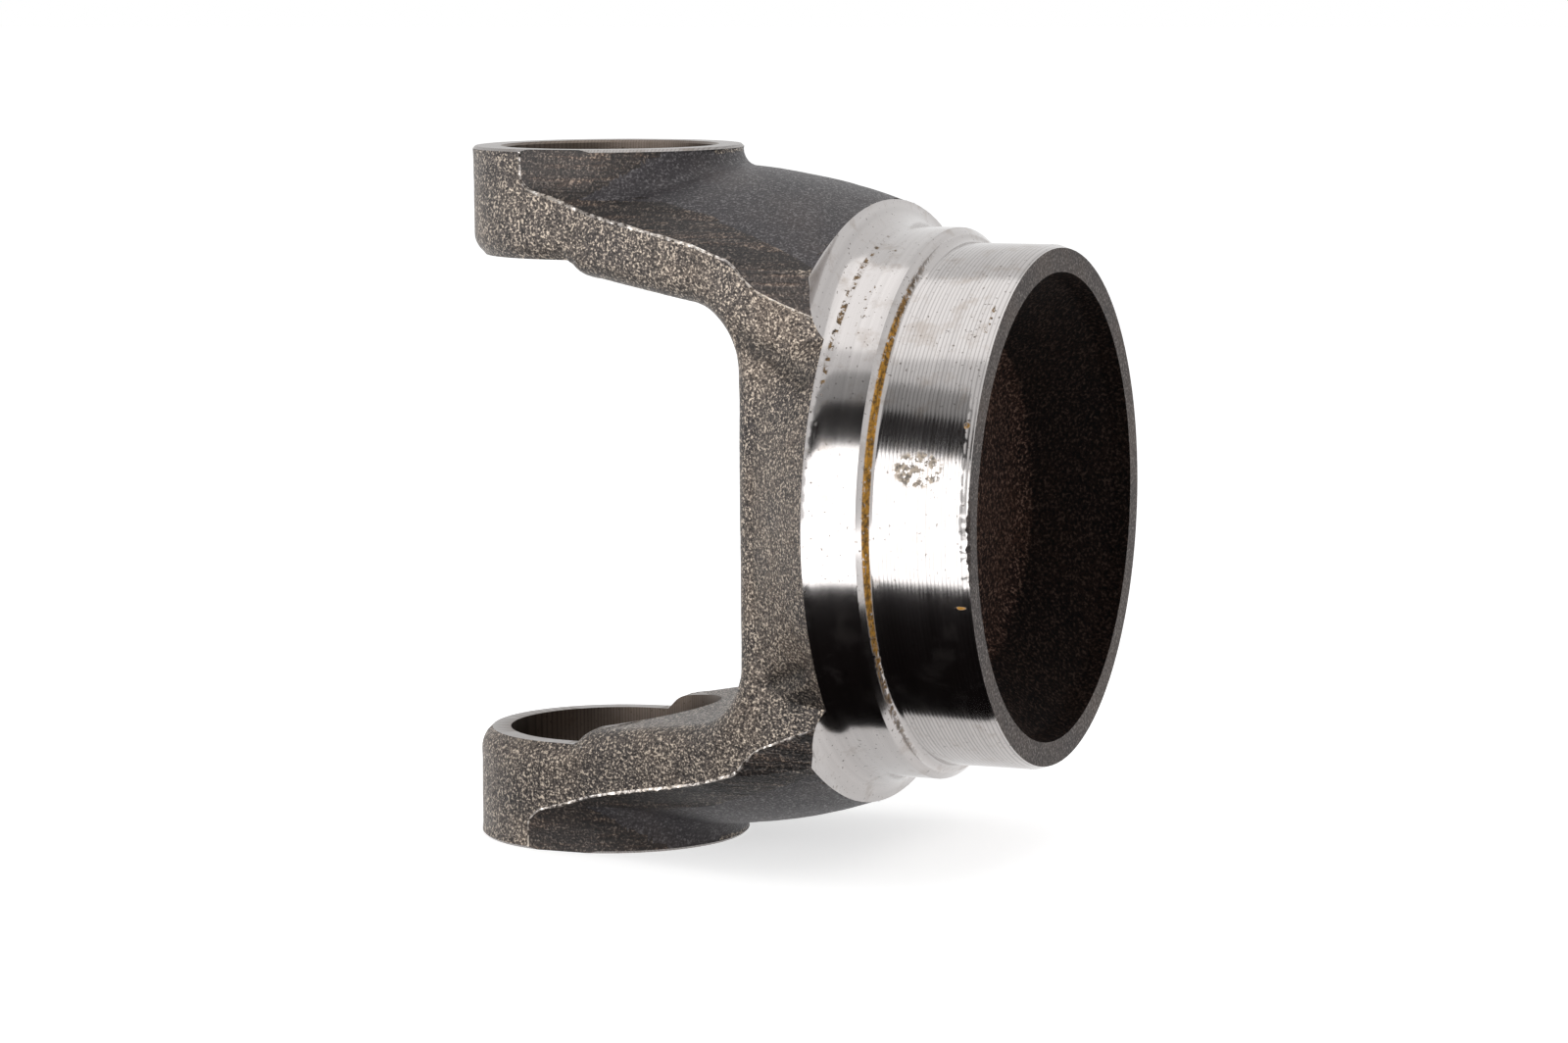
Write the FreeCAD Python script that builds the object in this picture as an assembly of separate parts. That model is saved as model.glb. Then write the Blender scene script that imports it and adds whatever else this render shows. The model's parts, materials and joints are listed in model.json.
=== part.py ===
import FreeCAD, Part
import math
import os

# Driveshaft tube yoke: one steel forging, machined at the weld end and the two ears.
# Millimetres. X is the shaft axis and points out of the weld end, Z is the axis of the
# two ear bores, and the origin is where the two axes cross.

# ears
bore_d = 30.18          # bore for the bearing caps
cap_span = 92.0         # between the inner walls of the two ring grooves
groove_w = 1.7          # ring groove, along the bore
groove_depth = 1.0
bore_chamfer = 0.35
lip_w = 1.3             # wall of the ear outside the groove
ear_gap = 67.6          # between the two milled inner faces
ear_r = 19.15           # forged boss round each bore
ear_lead = 0.2          # the boss stands this much nearer the tip than the bore
rim_chamfer = 0.35
cove_root_r = 2.3       # cove between the boss and the back of the arm, at its root side
cove_tip_r = 8.0        # and at its tip side

# arms
arm_waist = 38.2        # width of an arm level with the bore axis
arm_root_w = 57.6       # width where the arm meets the base
arm_end_w = 59.8        # width at the weld end
root_x = 31.5           # where the arm stops widening
neck_r = 25.0           # hollow between the boss and the arm's side
root_side_r = 30.0      # round between the two slopes of the arm's side
boss_rise = 2.4         # the machined face stands this far above the back's highest point
back_top_x = 14.3       # where that point lies along the shaft
back_bend_r = 82.0      # curve of the back, seen from the side
back_ear_r = 42.0       # curve of the back across the arm, near the ear
back_root_r = 49.0      # and near the weld end
trim_ear_w = 36.8       # width left by the trimming die at the ears
trim_neck_drop = 4.6    # the trimmed outline turns outwards this far below the highest point
trim_neck_r = 7.0
trim_shoulder_w = 56.4  # width of the trimmed outline at its shoulder
trim_shoulder_drop = 11.0
trim_shoulder_r = 4.0
trim_base_w = 61.4      # width of the trimmed outline at the base
trim_base_z = 20.0

# gap between the arms
mill_skin = 0.5         # left on the inner faces of the ears for milling
step_x = 1.5            # where the milled face ends
pad_gap = 63.5          # between the thicker pads, where they start
pad_angle = 8.8         # degrees, slope of the pad towards the base
step_round = 0.6
pad_round = 4.0
root_r = 9.0            # fillet between arm and base
saddle_x = 30.4         # face of the base between the arms
gap_edge_r = 3.4        # round along the gap's edges

# base
base_inset = 2.0        # the base starts this far behind the face, inside the edge round
hub_d = 77.4            # forged diameter at the weld end
hub_edge_x = 44.4       # where the base reaches that diameter
hub_end_x = 49.0

# weld end
mouth_x = 66.6          # end face, from the bore axis
pilot_d = 71.98         # fits inside the tube
pilot_len = 12.8
lead_in_len = 1.3
lead_in = 0.45
weld_fillet_r = 1.1
weld_chamfer = 0.9
land_d = 76.2           # same as the outside of the tube
land_x = 46.4           # where the land ends
flare_r = 4.5           # turned hollow between the land and the forging
facing_lean = 0.25      # the turned face beyond the hollow leans back by this much
facing_r = 50.0

# cup inside the weld end
rim_w = 3.3             # end face, from the pilot's lead-in inwards
rim_round = 2.4
rim_draft = 0.6         # the cup narrows by this much between the end face and the wall
cup_depth = 13.4
cup_floor_r = 21.0
cup_wall_angle = 42.0   # degrees, between the wall and the shaft axis
cup_floor_round = 3.0

over = 5.0              # cutting tools run past the faces by this much
near = 0.01             # edges are found to within this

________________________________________

WHAT YOU ARE ASKED TO DO:
Find each line that has the word "FreeCAD", then copy it out.

FULL ANSWER:
Write the FreeCAD Python script that builds the object in this picture as an assembly of separate parts. That model is saved as model.glb. Then write the Blender scene script that imports it and adds whatever else this render shows. The model's parts, materials and joints are listed in model.json.
import FreeCAD, Part